Debbie came sailing across the dining room to the table and pulled out a chair and sat. Her arrival drove gloom from the assembly and they all turned dentured smiles on her. But her manner was solemn.

“Have you heard?” she asked.

“What?”

“One of the students was taken to the hospital to have his stomach pumped out. He had the same poison in him that killed the man on the golf course.”

Appropriate murmurs and cries of surprise.

“What is his name?”

“Sadler.”

“No, no. The student. Sadler is the man who was murdered on the golf course.”

Debbie got huffy, as if her story was being questioned. “Well, that
is
the name I heard. Sadler.”

“The student?”

“Yes. Paul Sadler.”

PART THREE

34

Paul Sadler had made it to the elevator and descended to the first floor, which is why Father Casperson, hearing a weak scratching sound on his door, looked out and found the young man lying on the floor outside his room. His first instinct was to give absolution, after which he dashed to the phone and called 911. Next he called campus security. By the time he returned to Paul, he was certain Paul was dead, and he knelt beside him to pray. He was still kneeling there when the campus police arrived. They were followed soon after by the ambulance, and Father Casperson gave way to the paramedics, who were unsure what the problem was.
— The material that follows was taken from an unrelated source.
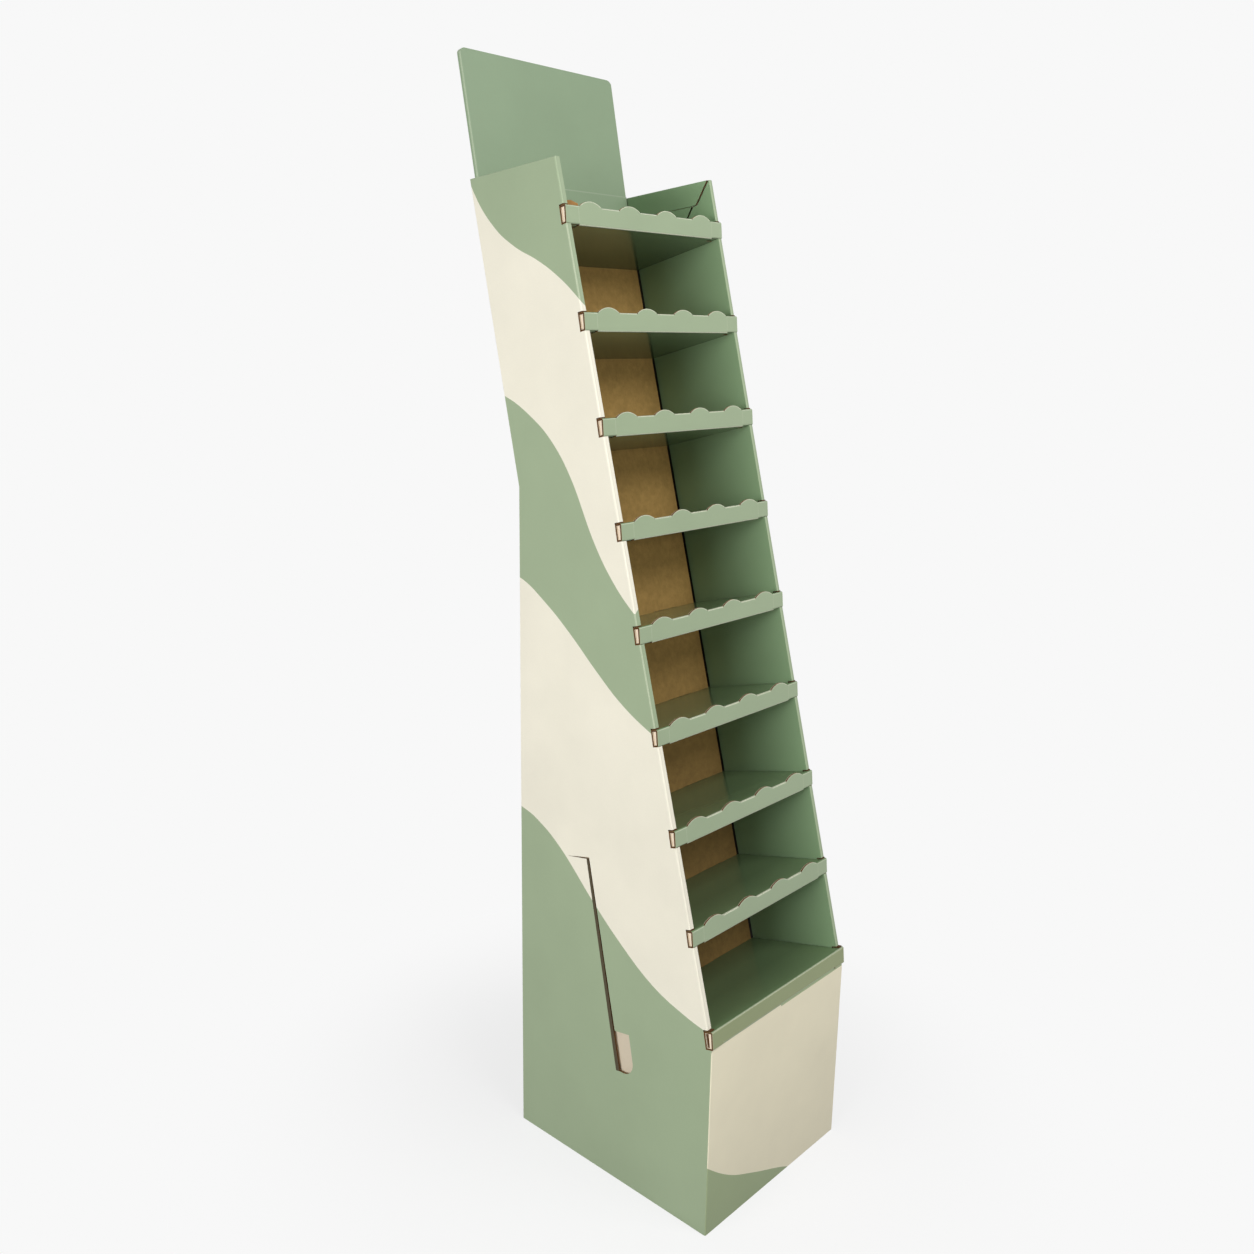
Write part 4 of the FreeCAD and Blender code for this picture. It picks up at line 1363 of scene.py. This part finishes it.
class DISPLAY_OT_fluting(bpy.types.Operator):
    """Lay the waved fluting paper along the cut edges"""
    bl_idname = "display.fluting"
    bl_label = "Edge fluting"

    def execute(self, context):
        make_edge_fluting()
        return {"FINISHED"}


class DISPLAY_OT_stage(bpy.types.Operator):
    """Set the floor, the soft light and the camera"""
    bl_idname = "display.stage"
    bl_label = "Studio stage"

    def execute(self, context):
        studio = context.scene.display_studio
        make_floor(studio)
        make_surround(studio)
        make_lamps(studio)
        make_camera(studio)
        context.scene.view_settings.view_transform = "Standard"
        return {"FINISHED"}


class DISPLAY_PT_sidebar(bpy.types.Panel):
    """The display's settings and operators"""
    bl_label = "Shelf display"
    bl_idname = "DISPLAY_PT_sidebar"
    bl_space_type = "VIEW_3D"
    bl_region_type = "UI"
    bl_category = "Display"

    def draw(self, context):
        layout = self.layout
        for settings in (context.scene.display_board, context.scene.display_print,
                         context.scene.display_studio):
            column = layout.column(align=True)
            for name in settings.bl_rna.properties.keys():
                if name not in {"rna_type", "name"}:
                    column.prop(settings, name)
        for operator in OPERATORS:
            layout.operator(operator.bl_idname)


OPERATORS = (DISPLAY_OT_stage, DISPLAY_OT_case, DISPLAY_OT_back_panel, DISPLAY_OT_trays,
             DISPLAY_OT_header, DISPLAY_OT_fluting)
CLASSES = (BoardSettings, PrintSettings, StudioSettings) + OPERATORS + (DISPLAY_PT_sidebar,)


def register():
    for cls in CLASSES:
        bpy.utils.register_class(cls)
    bpy.types.Scene.display_board = bpy.props.PointerProperty(type=BoardSettings)
    bpy.types.Scene.display_print = bpy.props.PointerProperty(type=PrintSettings)
    bpy.types.Scene.display_studio = bpy.props.PointerProperty(type=StudioSettings)


def unregister():
    del bpy.types.Scene.display_studio
    del bpy.types.Scene.display_print
    del bpy.types.Scene.display_board
    for cls in reversed(CLASSES):
        bpy.utils.unregister_class(cls)


def main():
    register()
    bpy.ops.display.stage()
    bpy.ops.display.case()
    bpy.ops.display.back_panel()
    bpy.ops.display.trays()
    bpy.ops.display.header()
    bpy.ops.display.fluting()


if __name__ == "__main__":
    main()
“Is he dead?” the priest asked in a strained voice.

“Not yet, anyway.”

“Can I come with you?”

“Sure.”

On the ride to the hospital, the priest spoke compulsively, saying that he had imagined filling in for the rector of Morrissey would be a restful stress-free time. He had never faced an emergency like this. As he spoke, his eyes never left Paul and his expression told what he dreaded.

In the ER, the doctor on duty assumed it was a drug overdose and ordered the patient's stomach pumped. This misconception saved Paul's life. Within hours, the poison in his system was identified. The police were notified at once, and Jimmy Stewart came, with the persistent Cal Swithins hard upon his heels. Stewart barred the reporter from entering the room in the ER where Paul still lay, awaiting transfer to a room in Intensive Care.

“How's he doing?” Stewart asked the nurse.

“You'll have to talk to the doctor.”

He showed her his identification.

“You'll still have to talk to the doctor.”

“Where is he?”

In reply, she pressed a buzzer and then left on squeaky running shoes. Paul's eyelids fluttered and Stewart leaned over him.

“What happened?”

The eyes opened. “Where am I?”

Stewart told him, adding what had been already done. “Tell me what you remember.”

The story was hardly audible and less than coherent, interspersed with groans as Paul felt the effect of the stomach pumping. A doctor came in in the midst of this, and ignored what was being said. His name tag read
ARINZI
.

“Deadly nightshade?” Stewart asked him.

Arinzi nodded. “That makes two, doesn't it?”

“Three.” Stewart got out his phone and punched a number. “Phil? Look, will you go over to the Morris Inn and have a talk with Maureen O'Kelly.” He added a cryptic account of what had happened. “I'll meet you there.”